En efecto, Herzog ve EE.UU. como una nación de reptiles (más o menos civilizados). No solamente Cage ve y escucha iguanas que cantan, o se topa con cocodrilos que cruzan las autopistas (y eventualmente espían desde la banquina), o ve entrar en escena un reptil cuando se sorprende ante el alma danzante de un mafioso recién acribillado, sino que sugiere, además, que, tras el Katrina, el caos y la supervivencia precipitan un tipo de conducta en la que el componente reptílico de nuestro cerebro domina las acciones. Si Herzog ha leído o no la teoría de los tres cerebros de Paul McLean es lo de menos: los ritos, la agresividad, la territorialidad, las bandas y sus líderes son rasgos y prácticas paradigmáticas de sus criaturas. Cage es puro instinto, y lo primitivo define todo lo que está a su alrededor.
Quienes esperen encontrarse con el realizador de Fitzcarraldo y una película semejante, quizás experimenten una gran decepción. Éste es un Herzog camuflado, homeopático, escondido (y protegido) detrás de un género y trabajando en el seno de una industria foránea. Sin embargo, la demencia y el extremismo del personaje de Cage remiten a la especialidad de Herzog y a su famoso alter ego vehiculizado por Klaus Kinski: la locura, la risa, el fanatismo y el desenfreno de Cage (en uno de sus mejores trabajos) representan la afición de Herzog por ir más allá de la razón y confrontar con una experiencia extrema en donde la cultura ya ha perdido su eficacia simbólica y no nos protege de la condición animal.
Más documentalista que narrador, Herzog ha sido siempre un gran observador de lo desconocido y un explorador de lo extraño. Los pocos planos generales de New Orleans son devastadores, más todavía cuando en un pasaje elige mostrar el sueño inmobiliario de un traficante en un paraje desolado. La película es indirectamente un retrato de las consecuencias de una calamidad natural (y cultural): el caos es psíquico, formal y narrativo. Herzog juega con algunos planos casi subjetivos en los que asumimos la perspectiva de iguanas y cocodrilos. Es casi un despropósito, aunque una alucinación lúdica. También, a menudo, el típico plano secuencia en movimiento de Herzog persiguiendo a un personaje en medio de una selva, una peregrinación o un volcán se manifiesta aquí en el seguimiento a Cage de espaldas durante algún procedimiento policial. Es un plano reconocible para cualquier admirador de Herzog. Un maldito policía en Nueva Orleans no es una de sus películas más sofisticadas, aunque su cine ha sido siempre más salvaje que delicado.

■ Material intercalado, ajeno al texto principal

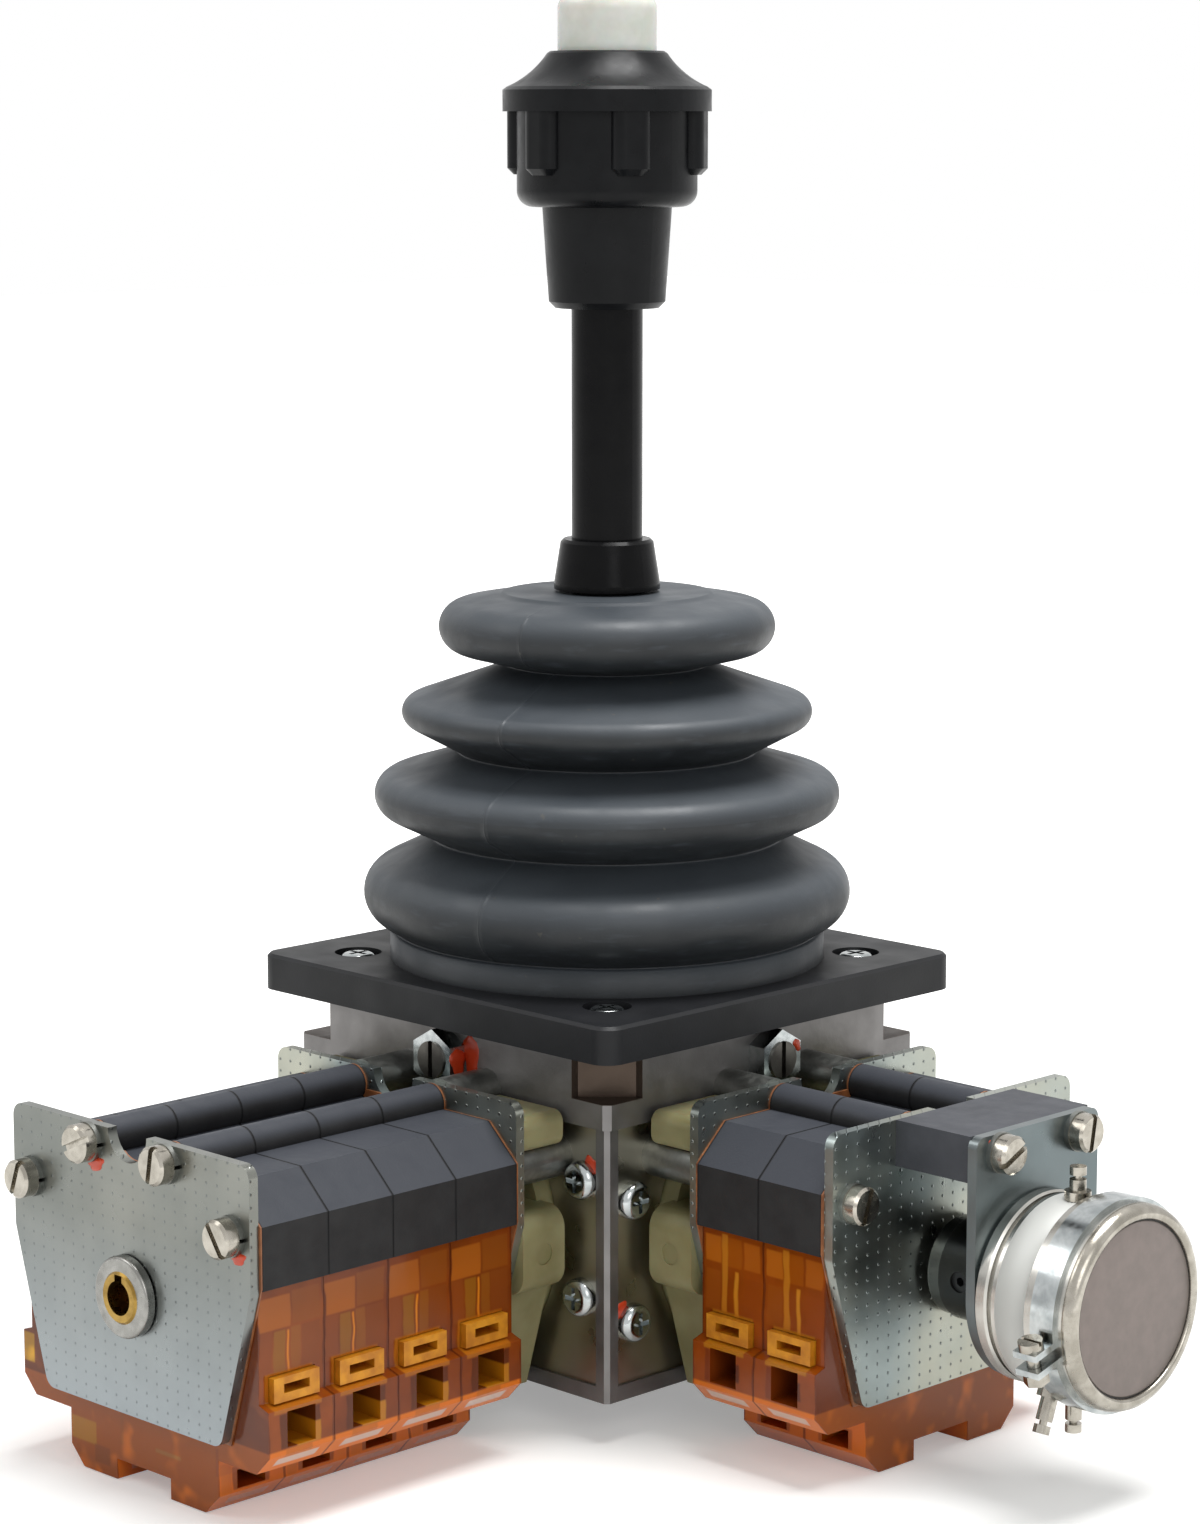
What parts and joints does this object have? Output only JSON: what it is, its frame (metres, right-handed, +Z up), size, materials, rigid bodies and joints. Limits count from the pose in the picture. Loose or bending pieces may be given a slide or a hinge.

“¿Los peces pueden soñar?”, pregunta el personaje de Cage. No hay respuesta, aunque mientras el teniente cavila sobre un cuestionamiento lógicamente absurdo, delfines, atunes y tiburones se deslizan en una piscina transparente detrás de él. De pronto ríe, como si hubiese comprendido algún misterio, tan impenetrable como el apodo de un rufián, G, que suele causarle mucha gracia. Herzog sugiere que la vida puede ser absurda, pero no deja por esto de ser misteriosa. Somos reptiles, pero podemos hablar, preguntar y soñar.